====== DATASET EXCERPT ======
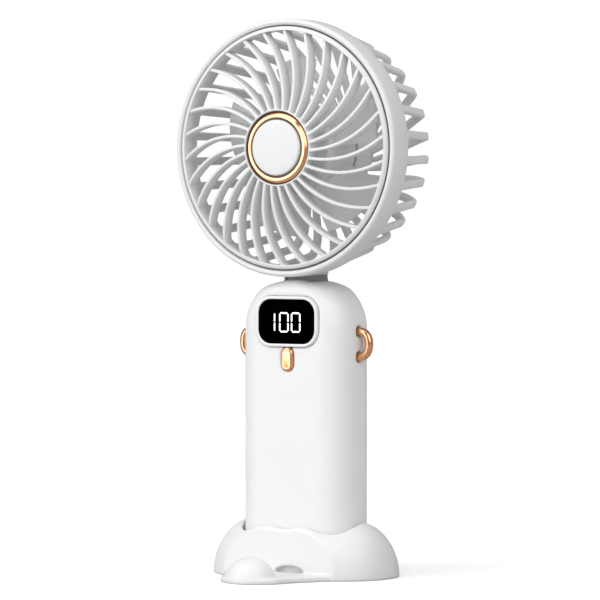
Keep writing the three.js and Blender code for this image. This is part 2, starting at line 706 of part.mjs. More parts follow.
function frontGrille() {
  const rim = revolve([
    [HEAD.ringInner, HEAD.ringRear], [HEAD.ringOuter, HEAD.ringRear],
    [HEAD.ringOuter, HEAD.ringEdge], [HEAD.ringInner, HEAD.ringFront],
  ], 48);
  const lip = HEAD.hubRadius - HEAD.hubLip;
  const centre = revolve([
    [0, HEAD.hubRear], [HEAD.hubRadius, HEAD.hubRear], [HEAD.hubRadius, HEAD.hubFront],
    [lip, HEAD.hubFront], [lip, HEAD.hubFloor], [0, HEAD.hubFloor],
  ], 30);
  const spokes = [];
  for (let i = 0; i < HEAD.spokes; i += 1) {
    spokes.push(spoke((90 + (360 / HEAD.spokes) * i) * DEGREE));
  }
  return join(rim, centre, ...spokes);
}

// A rib's centre line seen from the side: a leg back from the wall, a round corner, then the back.
function ribSide(s) {
  const back = -HEAD.cageBack + HEAD.ribWidth / 2;
  const legStart = new THREE.Vector2(46.2, HEAD.wallRear + 0.8);
  const legEnd = new THREE.Vector2(RIB.legEnd, RIB.legDepth);
  const corner = new THREE.Vector2(RIB.corner, RIB.cornerDepth);
  const backStart = new THREE.Vector2(RIB.backStart, back);
  if (s <= RIB.legShare) return legStart.lerp(legEnd, s / RIB.legShare);
  if (s <= RIB.cornerShare) {
    const share = (s - RIB.legShare) / (RIB.cornerShare - RIB.legShare);
    return new THREE.QuadraticBezierCurve(legEnd, corner, backStart).getPoint(share);
  }
  const share = (s - RIB.cornerShare) / (1 - RIB.cornerShare);
  return backStart.lerp(new THREE.Vector2(HEAD.rearHub - HEAD.rearHubWall, back), share);
}

// A rib runs back from the wall, rounds the corner and sweeps in to the rear hub.
function rib(rimAngle) {
  const angleAt = (radius) => {
    const share = Math.max(0, RIB.legEnd - radius) / (RIB.legEnd - HEAD.rearHub);
    return rimAngle - HEAD.swirl * DEGREE * share ** 2;
  };
  const path = (s) => {
    const point = ribSide(s);
    return polar(point.x, angleAt(point.x), point.y);
  };
  const broad = (s) => {
    const delta = 0.02;
    const ahead = ribSide(Math.min(1, s + delta)).sub(ribSide(Math.max(0, s - delta)));
    ahead.normalize();
    const outward = polar(1, angleAt(ribSide(s).x), 0);
    return outward.multiplyScalar(-ahead.y).add(new THREE.Vector3(0, 0, ahead.x)).normalize();
  };
  const thicknessAt = (s) => {
    const share = Math.max(0, s - RIB.cornerShare) / (1 - RIB.cornerShare);
    return HEAD.ribThickness + (RIB.hubThickness - HEAD.ribThickness) * share;
  };
  return bar(path, broad, thicknessAt, HEAD.ribWidth, RIB.steps);
}

const NECK_SCREW = {
  places: [2.2, -4], head: 1.9, shank: 0.9, from: 43.4, seat: 44.7, tip: 51.2,
  bore: 1.2, counterbore: 2.3, holeEnd: 51.6, clear: 30,
};
const NECK_BOSS = { halfWidth: 6, skin: 0.2, reach: 0.5 };
const MOTOR_SCREW = {
  angles: [30, 150, 270], radius: 8.5, bore: 1.1, head: 1.7, shank: 0.8,
  rear: -21.2, seat: -20.7, tip: -15.7,
};

function motorScrewCentre(angle) {
  const { x, y } = polar(MOTOR_SCREW.radius, angle * DEGREE, 0);
  return [x, y];
}

function motorScrewHoles() {
  const { angles, bore } = MOTOR_SCREW;
  return angles.map((angle) => rod('z', bore, -REACH, 0, motorScrewCentre(angle), 8));
}

function neckBoss() {
  const [rear, front] = [-HINGE.neckHalfDepth, HEAD.wallRear + NECK_BOSS.reach];
  const tube = ring(HEAD.radius - NECK_BOSS.skin, HEAD.wallInner, rear, front, 60);
  const half = NECK_BOSS.halfWidth;
  return tube.intersect(box(-half, half, -REACH, 0, -REACH, REACH));
}

function housingWall() {
  const [inner, outer, rear] = [HEAD.wallInner, HEAD.radius, HEAD.wallRear];
  const front = HEAD.frontRound.map(([inset, height]) => [outer - inset, height]);
  return revolve([
    [inner, rear], [outer, rear], ...front, [HEAD.seam, HEAD.wallFront],
    [HEAD.seam, HEAD.seamLedge], [inner, HEAD.seamLedge],
  ], 48);
}

// The dish at the back of the hub, which the motor is screwed into.
function motorDish() {
  const [hub, back, bevel] = [HEAD.rearHub, -HEAD.cageBack, 0.6];
  const [tube, inside] = [MOTOR.tube + GAP, hub - HEAD.rearHubWall];
  return revolve([
    [tube, MOTOR.plateRear], [HEAD.coverSeat, MOTOR.plateRear], [HEAD.coverSeat, back],
    [hub - bevel, back], [hub, back + bevel], [hub, MOTOR.rimFront], [inside, MOTOR.rimFront],
    [inside, MOTOR.plateFront], [tube, MOTOR.plateFront],
  ], 30);
}

function rearHousing() {
  const ribs = [];
  for (let i = 0; i < HEAD.ribs; i += 1) {
    ribs.push(rib((HEAD.firstRib + (360 / HEAD.ribs) * i) * DEGREE));
  }
  const { places, bore, counterbore, clear } = NECK_SCREW;
  const neckHoles = places.map((z) => join(
    rod('y', bore, -REACH, -clear, [0, z], 12),
    rod('y', counterbore, -HEAD.wallInner, -clear, [0, z], 12),
  ));
  const body = join(housingWall(), motorDish(), neckBoss(), ...ribs);
  return cut(body, ...motorScrewHoles(), ...neckHoles);
}

function hubTrimRing() {
  const { outer, inner, rear, front, bevel } = TRIM;
  const middle = (outer + inner) / 2;
  return revolve([
    [inner, rear], [outer, rear], [outer, front - bevel], [middle, front], [inner, front - bevel],
  ], 30);
}

function hubCap() {
  const { radius, rear, front, bevel } = CAP;
  return revolve([
    [0, rear], [radius, rear], [radius, front - bevel], [radius - bevel, front], [0, front],
  ], 30);
}

function rearHubCover() {
  const { radius, inside, back, bevel } = REAR_COVER;
  return revolve([
    [0, inside], [0, back], [radius - bevel, back], [radius, back + bevel], [radius, inside],
  ], 30);
}

const KNUCKLE = {
  barrelFront: 2, frontRise: 4.5, rearRise: 6, heel: -9.6, heelRise: 2, top: -46,
};

// The knuckle's outline is drawn in the plane of the fold, as [front, up] from the head's axis.
function hingeKnuckle() {
  const drop = HINGE.z - HEAD.z;
  const shape = new THREE.Shape();
  const half = HINGE.neckHalfDepth;
  shape.moveTo(KNUCKLE.barrelFront, drop);
  shape.lineTo(half, drop + KNUCKLE.frontRise);
  shape.lineTo(half, KNUCKLE.top);
  shape.lineTo(-half, KNUCKLE.top);
  shape.lineTo(-half, drop + KNUCKLE.rearRise);
  shape.lineTo(KNUCKLE.heel, drop + KNUCKLE.heelRise);
  const width = 2 * HINGE.halfWidth;
  const options = { depth: width, bevelEnabled: false };
  const neck = new THREE.ExtrudeGeometry(shape, options);
  neck.translate(0, 0, -HINGE.halfWidth);
  neck.rotateY(-90 * DEGREE);
  const centre = [drop, -HINGE.y];
  const barrel = rod('x', HINGE.barrel, -HINGE.halfWidth, HINGE.halfWidth, centre, 24);
  const bore = rod('x', HINGE.pin + GAP, -REACH, REACH, centre);
  const seat = rod('z', HEAD.radius + GAP, -REACH, REACH, [0, 0], 60);
  const screwHoles = NECK_SCREW.places.map(
    (z) => rod('y', NECK_SCREW.bore, -NECK_SCREW.holeEnd, -NECK_SCREW.clear, [0, z], 12),
  );
  return cut(join(toSolid(neck), barrel), seat, bore, ...screwHoles);
}

function neckScrew(z) {
  const { head, shank, from, seat, tip } = NECK_SCREW;
  const profile = [[0, from], [head, from], [head, seat], [shank, seat], [shank, tip], [0, tip]];
  const screw = toGeometry(revolve(profile, 10));
  screw.rotateX(90 * DEGREE);
  screw.translate(0, 0, z);
  return toSolid(screw);
}

function motorScrew(angle) {
  const { head, shank, rear, seat, tip } = MOTOR_SCREW;
  const profile = [[0, rear], [head, rear], [head, seat], [shank, seat], [shank, tip], [0, tip]];
  return revolve(profile, 8, motorScrewCentre(angle));
}

function motorBoard() {
  const blank = ring(MOTOR.board, MOTOR.tube + GAP, MOTOR.boardRear, MOTOR.boardFront, 20);
  return cut(blank, ...motorScrewHoles());
}

const STATOR = {
  from: -13, to: -6, poles: 4, poleHalf: 2.25, radius: 10.5, core: 5,
  poleEnd: 9.4, shoe: [8.6, 11], shoeHalf: 5.4,
};
const COIL = { inner: 5.6, outer: 8.3, half: 4, overhang: 1.8, window: 12 };

function statorCore() {
  const { from, to, poleHalf, radius, core, poleEnd, shoe, shoeHalf } = STATOR;
  let star = rod('z', core, from, to);
  for (let i = 0; i < STATOR.poles; i += 1) {
    const leg = box(core - 2, poleEnd, -poleHalf, poleHalf, from, to);
    const pole = join(leg, box(...shoe, -shoeHalf, shoeHalf, from, to));
    star = star.add(toSolid(toGeometry(pole).rotateZ(90 * DEGREE * i)));
  }
  const trimmed = star.intersect(rod('z', radius, from, to, [0, 0], 24));
  return trimmed.subtract(rod('z', MOTOR.tube + GAP, -REACH, REACH));
}

function statorCoil(i) {
  const { from, to, poleHalf } = STATOR;
  const { inner, outer, half, overhang } = COIL;
  const slot = poleHalf + GAP;
  const window = box(0, COIL.window, -slot, slot, from - GAP, to + GAP);
  const coil = box(inner, outer, -half, half, from - overhang, to + overhang).subtract(window);
  return toSolid(toGeometry(coil).rotateZ(90 * DEGREE * i));
}

function fanHead() {
  const group = new THREE.Group();
  group.add(piece('rear_housing', rearHousing(), HEAD_WHITE));
  group.add(piece('front_grille', frontGrille(), HEAD_WHITE));
  group.add(piece('hub_trim_ring', hubTrimRing(), COPPER));
  group.add(piece('hub_cap', hubCap(), HEAD_WHITE));
  group.add(piece('hinge_knuckle', hingeKnuckle(), GREY));
  NECK_SCREW.places.forEach((z, i) => {
    group.add(piece(`neck_screw_${i + 1}`, neckScrew(z), STEEL));
  });
  group.add(piece('rear_hub_cover', rearHubCover(), HEAD_WHITE));
  MOTOR_SCREW.angles.forEach((angle, i) => {
    group.add(piece(`motor_screw_${i + 1}`, motorScrew(angle), STEEL));
  });
  group.add(piece('motor_board', motorBoard(), BOARD));
  const tube = ring(MOTOR.tube, MOTOR.tubeBore, MOTOR.tubeRear, MOTOR.tubeFront, 16);
  group.add(piece('bearing_tube', tube, BRASS));
  const { outer, bore } = BEARING;
  group.add(piece('rear_bearing', ring(outer, bore, ...BEARING.rear, 12), STEEL));
  group.add(piece('front_bearing', ring(outer, bore, ...BEARING.front, 12), STEEL));
  group.add(piece('stator_core', statorCore(), DARK_STEEL));
  for (let i = 0; i < STATOR.poles; i += 1) {
    group.add(piece(`stator_coil_${i + 1}`, statorCoil(i), WIRE));
  }
  return group;
}

// ---------------------------------------------------------------- impeller and rotor

function blade(startAngle) {
  const inner = ROTOR.hub - 0.5;
  const middle = (inner + ROTOR.tip) / 2;
  const angleAt = (s) => startAngle + ROTOR.bladeAngle * DEGREE * s;
  const height = (s) => ROTOR.pitchHeight * (0.5 - s) - ROTOR.bladeDrop;
  const path = (s) => polar(middle, angleAt(s), height(s));
  const outward = (s) => polar(1, angleAt(s), 0);
  return bar(path, outward, () => ROTOR.bladeThickness, ROTOR.tip - inner, 5);
}

function impeller() {
  const { hub, bore, boss, cupInside, front, frontBevel, roof, bossRear, boreEnd, rear } = ROTOR;
  const cup = revolve([
    [0, boreEnd], [bore, boreEnd], [bore, bossRear], [boss, bossRear], [boss, roof],
    [cupInside, roof], [cupInside, rear], [hub, rear], [hub, front - frontBevel],
    [hub - frontBevel, front], [0, front],
  ], 30);
  const blades = [];
  for (let i = 0; i < ROTOR.blades; i += 1) {
    blades.push(blade((ROTOR.firstBlade + (360 / ROTOR.blades) * i) * DEGREE));
  }
  return join(cup, ...blades);
}

function rotorCan() {
  const { outer, inner, rear, front, floor, bore } = CAN;
  return revolve([
    [inner, rear], [outer, rear], [outer, front], [bore, front], [bore, floor], [inner, floor],
  ], 24);
}

function rotorMagnet() {
  return ring(MAGNET_RING.outer, MAGNET_RING.inner, MAGNET_RING.rear, MAGNET_RING.front, 24);
}

function rotor() {
  const group = new THREE.Group();
  group.add(piece('impeller', impeller(), HEAD_WHITE));
  group.add(piece('rotor_can', rotorCan(), STEEL));
  group.add(piece('rotor_magnet', rotorMagnet(), MAGNET));
  const shaft = rod('z', MOTOR.shaft, SHAFT.rear, SHAFT.front, [0, 0], 12);
  group.add(piece('motor_shaft', shaft, STEEL));
  const clip = ring(SHAFT.clip, BEARING.bore, SHAFT.clipRear, SHAFT.clipFront, 12);
  group.add(piece('shaft_clip', clip, STEEL));
  return group;
}

// ---------------------------------------------------------------- assembly

const headFrame = new THREE.Group();
headFrame.position.set(0, 0, HEAD.z);
headFrame.rotation.x = 90 * DEGREE;
headFrame.add(fanHead(), rotor());

const fan = new THREE.Group();
fan.add(stand(), handle(), headFrame);

export default fan;
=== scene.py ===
"""The looks of a handheld electric fan in its stand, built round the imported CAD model.

Shapes are worked out in millimetres in the row frame and written to the meshes in metres.
The head's pieces are drawn in the head's own frame: x to the right, y up, z toward the front.
"""

import json
import math

import bpy
import numpy as np
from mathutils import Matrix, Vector


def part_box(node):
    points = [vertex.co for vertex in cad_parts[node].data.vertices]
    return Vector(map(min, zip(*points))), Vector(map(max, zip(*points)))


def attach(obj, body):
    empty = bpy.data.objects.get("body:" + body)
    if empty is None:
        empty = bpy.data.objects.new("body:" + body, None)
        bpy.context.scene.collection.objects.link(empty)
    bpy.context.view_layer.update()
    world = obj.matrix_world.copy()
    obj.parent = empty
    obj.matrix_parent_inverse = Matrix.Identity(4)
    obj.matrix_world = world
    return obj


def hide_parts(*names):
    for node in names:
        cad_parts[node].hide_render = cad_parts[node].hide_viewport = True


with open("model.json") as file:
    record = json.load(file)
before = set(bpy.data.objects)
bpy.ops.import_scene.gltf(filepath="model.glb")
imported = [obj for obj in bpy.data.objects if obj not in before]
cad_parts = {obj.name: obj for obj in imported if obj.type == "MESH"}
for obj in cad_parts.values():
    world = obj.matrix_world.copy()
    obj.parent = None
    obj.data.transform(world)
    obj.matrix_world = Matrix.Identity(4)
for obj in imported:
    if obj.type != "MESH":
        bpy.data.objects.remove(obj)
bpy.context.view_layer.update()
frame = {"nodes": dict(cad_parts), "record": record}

MM = 0.001
TURN = 2 * math.pi
TINY = 1e-6

# The angles in degrees past which an edge is shown crisp.
CREASE, CAD_CREASE, NET_CREASE, BUTTON_CREASE = 40, 35, 60, 50


# ---- places from the frame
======
■ WORK INSTRUCTIONS: Start at the line with "obj.parent = None" and stop after the line with "CREASE, CAD_CREASE, NET_CREASE, BUTTON_CREASE". Repeat exactly the lines in that range.

■ TASK ANSWER:
    obj.parent = None
    obj.data.transform(world)
    obj.matrix_world = Matrix.Identity(4)
for obj in imported:
    if obj.type != "MESH":
        bpy.data.objects.remove(obj)
bpy.context.view_layer.update()
frame = {"nodes": dict(cad_parts), "record": record}

MM = 0.001
TURN = 2 * math.pi
TINY = 1e-6

# The angles in degrees past which an edge is shown crisp.
CREASE, CAD_CREASE, NET_CREASE, BUTTON_CREASE = 40, 35, 60, 50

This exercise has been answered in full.